## GIVEN REQUEST
Can all of these lines be returned exactly?

## begin DATASET

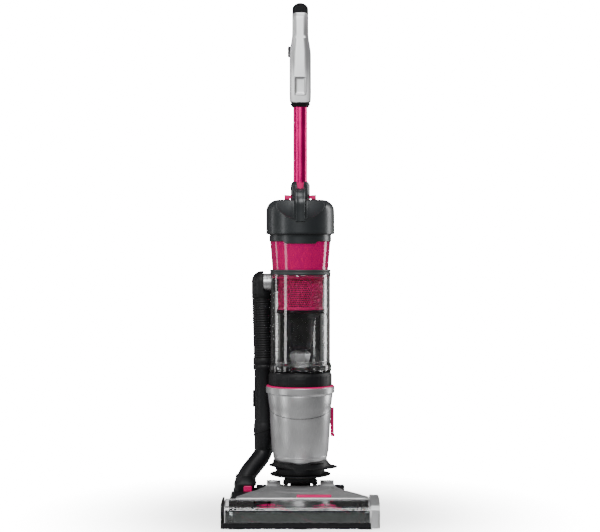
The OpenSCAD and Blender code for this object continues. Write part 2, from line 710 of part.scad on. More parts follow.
module cap() color(gunmetal) placed() difference() {
    union() {
        difference() {
            cap_body(0, cyclone_top + 0.1);
            cap_body(wall, cyclone_top);
        }
        intersection() {
            cap_body(0, cyclone_top + 0.1);
            scoops(wall);
        }
        intersection() {
            cap_body(0, cap_step);
            box(-80, 80, cap_flat_y - wall, cap_flat_y, cap_step, cap_top);
        }
        // Tongue in the middle of the skirt
        intersection() {
            ring(64, 62.7, cyclone_top - 5, cyclone_top + 1);
            box(-33, 33, -80, 0, cyclone_top - 5, cyclone_top + 1);
        }
    }
    box(-80, 80, cap_flat_y, 90, cap_step, cap_top + 1);
    scoops(0);
}

// Arch over the cap, from a foot on its front to a foot on its top
function arc(cy, cz, ry, rz, from, to, steps) = [for (i = [0:steps]) let (a = from + (to - from) * i / steps)
    [cy + ry * cos(a), cz + rz * sin(a)]];
module carry_handle() color(gunmetal) placed() side(-9.5, 9.5) polygon(concat(
    [[-cap_r - 0.2, 600], [-cap_r - 4.5, 602]],
    arc(-40, 634, 35, 34, 180, 90, 10),
    arc(4, 644.2, 26, 23.8, 90, 0, 8),
    arc(4, 644.2, 12, 11.8, 0, 90, 6),
    arc(-40, 632, cap_r - 39.8, 24, 90, 180, 10)));

// ---------- handle ----------

module at_tube() translate([0, tube_y, 0]) children();

module handle_tube() color(pink) placed() at_tube() ring(tube_r, tube_r - 1.5, tube_bottom, tube_top);

module handle_collar() color(black) placed() at_tube() rotate_extrude()
    polygon([[tube_r + 0.05, collar_bottom], [17.5, collar_bottom], [20.5, collar_top], [tube_r + 0.05, collar_top]]);

// Side outline of the closed loop, as (distance behind the tube, height)
module loop_outline() difference() {
    hull() {
        translate([2, 869]) circle(r = 18, $fn = 64);
        translate([2, 1028]) circle(r = 18, $fn = 64);
        translate([30, total_h - 27]) circle(r = 27, $fn = 64);
        translate([grip_reach - 22, 950]) circle(r = 22, $fn = 64);
    }
    hull() {
        translate([20, 925]) circle(r = 9.5, $fn = 48);
        translate([20, 1016]) circle(r = 9.5, $fn = 48);
        translate([32, 1024]) circle(r = 9.5, $fn = 48);
        translate([grip_reach - 33.5, 945]) circle(r = 9.5, $fn = 48);
    }
}

// The soft grip covers the back of the loop and its top
module grip_zone() polygon([[-30, 1044], [10, 1040], [28, 1028], [38, 1010], [38, 880], [90, 880],
                            [90, 1090], [-30, 1090]]);

module front_view_limit() rotate([90, 0, 0]) translate([0, 0, -100]) linear_extrude(200) union() {
    translate([0, total_h - 17]) circle(r = 17);
    translate([-17, 840]) square([34, total_h - 857]);
}

module handle_shell() color(silver) placed() at_tube() difference() {
    union() {
        intersection() {
            side(-17, 17) difference() {
                loop_outline();
                grip_zone();
            }
            front_view_limit();
        }
        // Wider lower part of the stick
        hull() {
            translate([0, 0, collar_top + 0.1]) cylinder(r = 21, h = 4, $fn = 32);
            box(-23.5, 23.5, -8, 8, 870, 940);
            box(-14, 14, -17.5, 12, 870, 905);
            box(-17, 17, -6, 6, 940, 982);
        }
    }
    box(-13, 13, -30, -16, 865, 905);
    rod_x(clip_r + 0.2, -30, -17.1, 0, clip_z);
}

module handle_grip() color(black) placed() at_tube() intersection() {
    side(-17, 17) intersection() {
        loop_outline();
        grip_zone();
    }
    front_view_limit();
}

module handle_panel() color("#8b8d90") placed() at_tube() box(-12.8, 12.8, -17.3, -16, 865.2, 904.8);

module cord_clip() color(black) placed() at_tube() difference() {
    rod_x(clip_r, -26.5, -17.2, 0, clip_z);
    rod_x(clip_r - 3.5, -24, -17, 0, clip_z);
    box(-30, -10, -20, -6, 900, 1000);
}

// ---------- assembly ----------

sole_plate();
head_cover();
clear_hood();
front_bumper();
right_end_cap();
trim_strip();
brush_bearings();
brush_motor();
drive_belt();
suction_duct();
axle_pins();
brush_core();
brush_bristles();
brush_pulley();
motor_pulley();
left_wheel();
right_wheel();
left_roller();
right_roller();
yoke();
duct_drum();
duct_button();
lower_hose();
base_skirt();
motor_cup();
cup_ring();
latch_ring();
bin_button();
motor_can();
motor_mounts();
exhaust_filter();
impeller();
spine();
spine_screws();
tube_socket();
tube_catch();
left_tab();
right_tab();
power_switch();
cord_inlet();
cord_hook();
hose_elbow();
suction_hose();
hose_cuff();
bin_shell();
bin_base();
seal_ring();
shroud();
cyclone_cone();
cyclone_shell();
inlet_connector();
foam_filter();
cap();
carry_handle();
handle_tube();
handle_collar();
handle_shell();
handle_grip();
handle_panel();
cord_clip();
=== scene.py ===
# Looks of the upright vacuum cleaner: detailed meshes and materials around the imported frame.
import json
import math
import random

import bmesh
import bpy
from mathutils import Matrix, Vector


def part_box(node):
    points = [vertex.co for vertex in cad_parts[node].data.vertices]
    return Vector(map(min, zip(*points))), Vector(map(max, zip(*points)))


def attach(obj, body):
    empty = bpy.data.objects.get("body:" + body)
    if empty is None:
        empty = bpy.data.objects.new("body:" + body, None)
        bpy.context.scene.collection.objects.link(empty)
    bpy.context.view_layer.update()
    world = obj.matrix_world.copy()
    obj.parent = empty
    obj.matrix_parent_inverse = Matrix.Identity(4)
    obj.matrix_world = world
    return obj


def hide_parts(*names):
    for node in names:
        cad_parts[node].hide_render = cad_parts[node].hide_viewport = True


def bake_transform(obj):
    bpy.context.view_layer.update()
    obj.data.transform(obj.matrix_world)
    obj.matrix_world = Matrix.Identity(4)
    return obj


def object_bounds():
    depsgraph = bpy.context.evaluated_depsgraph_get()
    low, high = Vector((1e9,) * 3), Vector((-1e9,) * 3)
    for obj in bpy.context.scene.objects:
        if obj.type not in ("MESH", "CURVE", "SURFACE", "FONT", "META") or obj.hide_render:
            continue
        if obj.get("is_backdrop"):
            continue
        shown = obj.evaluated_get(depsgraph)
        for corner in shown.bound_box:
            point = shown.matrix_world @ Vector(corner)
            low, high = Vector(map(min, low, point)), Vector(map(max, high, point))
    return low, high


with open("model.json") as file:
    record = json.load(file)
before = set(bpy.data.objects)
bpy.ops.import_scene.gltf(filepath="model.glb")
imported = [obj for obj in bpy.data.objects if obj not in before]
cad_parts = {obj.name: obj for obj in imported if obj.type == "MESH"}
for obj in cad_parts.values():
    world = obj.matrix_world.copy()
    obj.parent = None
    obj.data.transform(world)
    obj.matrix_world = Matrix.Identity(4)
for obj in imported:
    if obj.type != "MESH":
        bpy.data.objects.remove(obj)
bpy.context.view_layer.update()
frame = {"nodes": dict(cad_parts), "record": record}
MM = 0.001


def corners(node):
    """Lowest and highest corner of a CAD node, in millimetres from the body's centre line on the floor."""
    low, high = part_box(node)
    return (low - ORIGIN) / MM, (high - ORIGIN) / MM


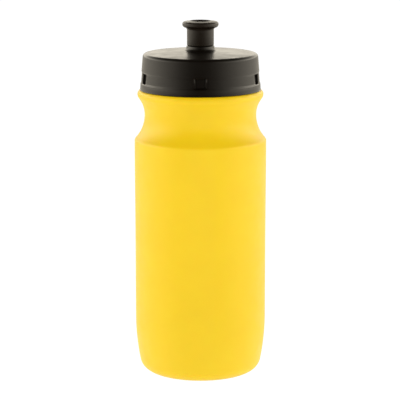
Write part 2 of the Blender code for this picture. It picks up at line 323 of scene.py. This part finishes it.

## end DATASET

## ANSWER FOR THE TASK
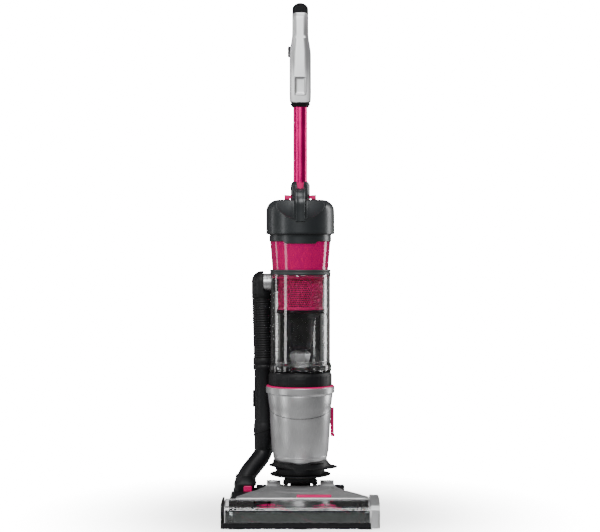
The OpenSCAD and Blender code for this object continues. Write part 2, from line 710 of part.scad on. More parts follow.
module cap() color(gunmetal) placed() difference() {
    union() {
        difference() {
            cap_body(0, cyclone_top + 0.1);
            cap_body(wall, cyclone_top);
        }
        intersection() {
            cap_body(0, cyclone_top + 0.1);
            scoops(wall);
        }
        intersection() {
            cap_body(0, cap_step);
            box(-80, 80, cap_flat_y - wall, cap_flat_y, cap_step, cap_top);
        }
        // Tongue in the middle of the skirt
        intersection() {
            ring(64, 62.7, cyclone_top - 5, cyclone_top + 1);
            box(-33, 33, -80, 0, cyclone_top - 5, cyclone_top + 1);
        }
    }
    box(-80, 80, cap_flat_y, 90, cap_step, cap_top + 1);
    scoops(0);
}

// Arch over the cap, from a foot on its front to a foot on its top
function arc(cy, cz, ry, rz, from, to, steps) = [for (i = [0:steps]) let (a = from + (to - from) * i / steps)
    [cy + ry * cos(a), cz + rz * sin(a)]];
module carry_handle() color(gunmetal) placed() side(-9.5, 9.5) polygon(concat(
    [[-cap_r - 0.2, 600], [-cap_r - 4.5, 602]],
    arc(-40, 634, 35, 34, 180, 90, 10),
    arc(4, 644.2, 26, 23.8, 90, 0, 8),
    arc(4, 644.2, 12, 11.8, 0, 90, 6),
    arc(-40, 632, cap_r - 39.8, 24, 90, 180, 10)));

// ---------- handle ----------

module at_tube() translate([0, tube_y, 0]) children();

module handle_tube() color(pink) placed() at_tube() ring(tube_r, tube_r - 1.5, tube_bottom, tube_top);

module handle_collar() color(black) placed() at_tube() rotate_extrude()
    polygon([[tube_r + 0.05, collar_bottom], [17.5, collar_bottom], [20.5, collar_top], [tube_r + 0.05, collar_top]]);

// Side outline of the closed loop, as (distance behind the tube, height)
module loop_outline() difference() {
    hull() {
        translate([2, 869]) circle(r = 18, $fn = 64);
        translate([2, 1028]) circle(r = 18, $fn = 64);
        translate([30, total_h - 27]) circle(r = 27, $fn = 64);
        translate([grip_reach - 22, 950]) circle(r = 22, $fn = 64);
    }
    hull() {
        translate([20, 925]) circle(r = 9.5, $fn = 48);
        translate([20, 1016]) circle(r = 9.5, $fn = 48);
        translate([32, 1024]) circle(r = 9.5, $fn = 48);
        translate([grip_reach - 33.5, 945]) circle(r = 9.5, $fn = 48);
    }
}

// The soft grip covers the back of the loop and its top
module grip_zone() polygon([[-30, 1044], [10, 1040], [28, 1028], [38, 1010], [38, 880], [90, 880],
                            [90, 1090], [-30, 1090]]);

module front_view_limit() rotate([90, 0, 0]) translate([0, 0, -100]) linear_extrude(200) union() {
    translate([0, total_h - 17]) circle(r = 17);
    translate([-17, 840]) square([34, total_h - 857]);
}

module handle_shell() color(silver) placed() at_tube() difference() {
    union() {
        intersection() {
            side(-17, 17) difference() {
                loop_outline();
                grip_zone();
            }
            front_view_limit();
        }
        // Wider lower part of the stick
        hull() {
            translate([0, 0, collar_top + 0.1]) cylinder(r = 21, h = 4, $fn = 32);
            box(-23.5, 23.5, -8, 8, 870, 940);
            box(-14, 14, -17.5, 12, 870, 905);
            box(-17, 17, -6, 6, 940, 982);
        }
    }
    box(-13, 13, -30, -16, 865, 905);
    rod_x(clip_r + 0.2, -30, -17.1, 0, clip_z);
}

module handle_grip() color(black) placed() at_tube() intersection() {
    side(-17, 17) intersection() {
        loop_outline();
        grip_zone();
    }
    front_view_limit();
}

module handle_panel() color("#8b8d90") placed() at_tube() box(-12.8, 12.8, -17.3, -16, 865.2, 904.8);

module cord_clip() color(black) placed() at_tube() difference() {
    rod_x(clip_r, -26.5, -17.2, 0, clip_z);
    rod_x(clip_r - 3.5, -24, -17, 0, clip_z);
    box(-30, -10, -20, -6, 900, 1000);
}

// ---------- assembly ----------

sole_plate();
head_cover();
clear_hood();
front_bumper();
right_end_cap();
trim_strip();
brush_bearings();
brush_motor();
drive_belt();
suction_duct();
axle_pins();
brush_core();
brush_bristles();
brush_pulley();
motor_pulley();
left_wheel();
right_wheel();
left_roller();
right_roller();
yoke();
duct_drum();
duct_button();
lower_hose();
base_skirt();
motor_cup();
cup_ring();
latch_ring();
bin_button();
motor_can();
motor_mounts();
exhaust_filter();
impeller();
spine();
spine_screws();
tube_socket();
tube_catch();
left_tab();
right_tab();
power_switch();
cord_inlet();
cord_hook();
hose_elbow();
suction_hose();
hose_cuff();
bin_shell();
bin_base();
seal_ring();
shroud();
cyclone_cone();
cyclone_shell();
inlet_connector();
foam_filter();
cap();
carry_handle();
handle_tube();
handle_collar();
handle_shell();
handle_grip();
handle_panel();
cord_clip();
=== scene.py ===
# Looks of the upright vacuum cleaner: detailed meshes and materials around the imported frame.
import json
import math
import random

import bmesh
import bpy
from mathutils import Matrix, Vector


def part_box(node):
    points = [vertex.co for vertex in cad_parts[node].data.vertices]
    return Vector(map(min, zip(*points))), Vector(map(max, zip(*points)))


def attach(obj, body):
    empty = bpy.data.objects.get("body:" + body)
    if empty is None:
        empty = bpy.data.objects.new("body:" + body, None)
        bpy.context.scene.collection.objects.link(empty)
    bpy.context.view_layer.update()
    world = obj.matrix_world.copy()
    obj.parent = empty
    obj.matrix_parent_inverse = Matrix.Identity(4)
    obj.matrix_world = world
    return obj


def hide_parts(*names):
    for node in names:
        cad_parts[node].hide_render = cad_parts[node].hide_viewport = True


def bake_transform(obj):
    bpy.context.view_layer.update()
    obj.data.transform(obj.matrix_world)
    obj.matrix_world = Matrix.Identity(4)
    return obj


def object_bounds():
    depsgraph = bpy.context.evaluated_depsgraph_get()
    low, high = Vector((1e9,) * 3), Vector((-1e9,) * 3)
    for obj in bpy.context.scene.objects:
        if obj.type not in ("MESH", "CURVE", "SURFACE", "FONT", "META") or obj.hide_render:
            continue
        if obj.get("is_backdrop"):
            continue
        shown = obj.evaluated_get(depsgraph)
        for corner in shown.bound_box:
            point = shown.matrix_world @ Vector(corner)
            low, high = Vector(map(min, low, point)), Vector(map(max, high, point))
    return low, high


with open("model.json") as file:
    record = json.load(file)
before = set(bpy.data.objects)
bpy.ops.import_scene.gltf(filepath="model.glb")
imported = [obj for obj in bpy.data.objects if obj not in before]
cad_parts = {obj.name: obj for obj in imported if obj.type == "MESH"}
for obj in cad_parts.values():
    world = obj.matrix_world.copy()
    obj.parent = None
    obj.data.transform(world)
    obj.matrix_world = Matrix.Identity(4)
for obj in imported:
    if obj.type != "MESH":
        bpy.data.objects.remove(obj)
bpy.context.view_layer.update()
frame = {"nodes": dict(cad_parts), "record": record}
MM = 0.001


def corners(node):
    """Lowest and highest corner of a CAD node, in millimetres from the body's centre line on the floor."""
    low, high = part_box(node)
    return (low - ORIGIN) / MM, (high - ORIGIN) / MM


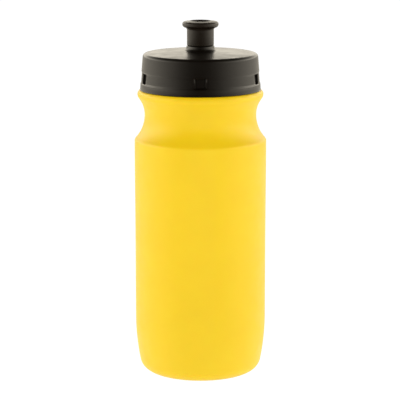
Write part 2 of the Blender code for this picture. It picks up at line 323 of scene.py. This part finishes it.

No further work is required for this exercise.